Un retour aux sources
par Cécile Cayol
 

"La grande surprise et le grand bienfait de chaque journée de voyage en Orient, c'est de nous mettre en contact avec les choses et les hommes d'autrefois, qui se sont à peine modifiés. Il n'est de parcourir cette terre pour la voir s'éclairer d'une lumière inespérée. Le présent immobile nous fournit la clé du passé, les lieux nous aident à saisir la légende […] dans cette voie féconde, l'immuable Orient sera toujours le grand initiateur."
 

Eugène Melchior de Vogüé, Voyage aux pays du passé

 
 

Il faut distinguer le "Voyage en Orient", périple romantique pour intellectuels nostalgiques, du voyage scientifique.
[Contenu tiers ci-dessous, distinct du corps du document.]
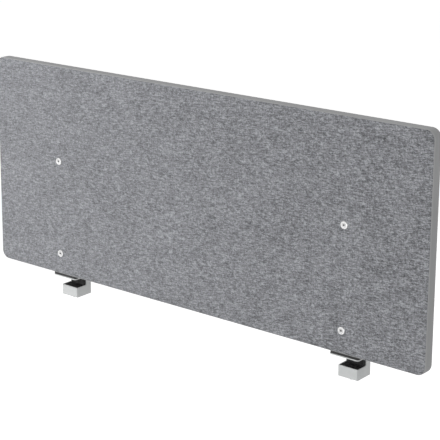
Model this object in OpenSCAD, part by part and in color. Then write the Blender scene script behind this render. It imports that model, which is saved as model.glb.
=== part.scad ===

Au siècle des grandes inventions, de la foi dans le progrès et des conquêtes coloniales, l'Orient est une mine d'explorations pour les Occidentaux. Ainsi, des savants comme Champollion ou Mariette, pour ne citer que les plus connus, des spécialistes de toutes disciplines, procèdent à un vaste inventaire scientifique de l'Orient, tant hydrographique, climatique, botanique, zoologique, minéralogique qu'archéologique et sociologique. Ces aventuriers du savoir procèdent à tâtons, poursuivant leurs investigations au hasard des découvertes.

 

Ils sont en général accompagnés de photographes dont le seul souci est de rendre compte de l'état des recherches. Les artistes ont une approche différente : leur voyage en Orient est à l'inverse balisé, selon un itinéraire bien précis, initié par les romantiques. Le parcours idéal, effectué en 1849-1850 par Gustave Flaubert et Maxime Du Camp, qui va d'Alexandrie jusqu'en Italie en passant par la Palestine, le Liban, la Syrie et Constantinople, est plus une quête de soi, nourrie des fantasmes collectifs et d'un syncrétisme mystique, qu'une quête hasardeuse à la découverte de l'Autre : il s'agit de retrouver dans la permanence des mœurs orientales une authenticité perdue et dans les lieux mythiques le berceau de la civilisation occidentale.

 
 
 

Qu'ils soient écrivains, peintres ou photographes, c'est une part d'eux-mêmes qu'ils vont chercher, la réponse au questionnement des origines : le "Voyage en Orient", c'est le retour aux sources, vers "notre berceau cosmogonique et intellectuel" (Nerval). De Noël en Égypte à Pâques à Jérusalem, au rythme des saisons, les voyageurs se fixent des étapes initiatiques pour accéder au paradis perdu, affichant une indifférence parfois méprisante à l'égard des autochtones musulmans.

     
   
     
 
 
  Sans qu'ils en aient vraiment conscience, leur périple va dans le même sens que la grande entreprise de colonisation politique et commerciale. Comme si, forts de leur supériorité présumée, ils repartaient en croisade – qu'elle soit archéologique, mystique, initiatique, artistique ou tout cela à la fois – pour reconquérir la "terre maternelle". Cependant, l'ouverture du canal de Suez, en 1869, en ouvrant les vannes de la modernité, des échanges et du commerce, annonce la fin du rêve oriental. Les nostalgiques de l'Orient prennent trop tard conscience de l'irrémédiable décadence engendrée par l'essor du capitalisme.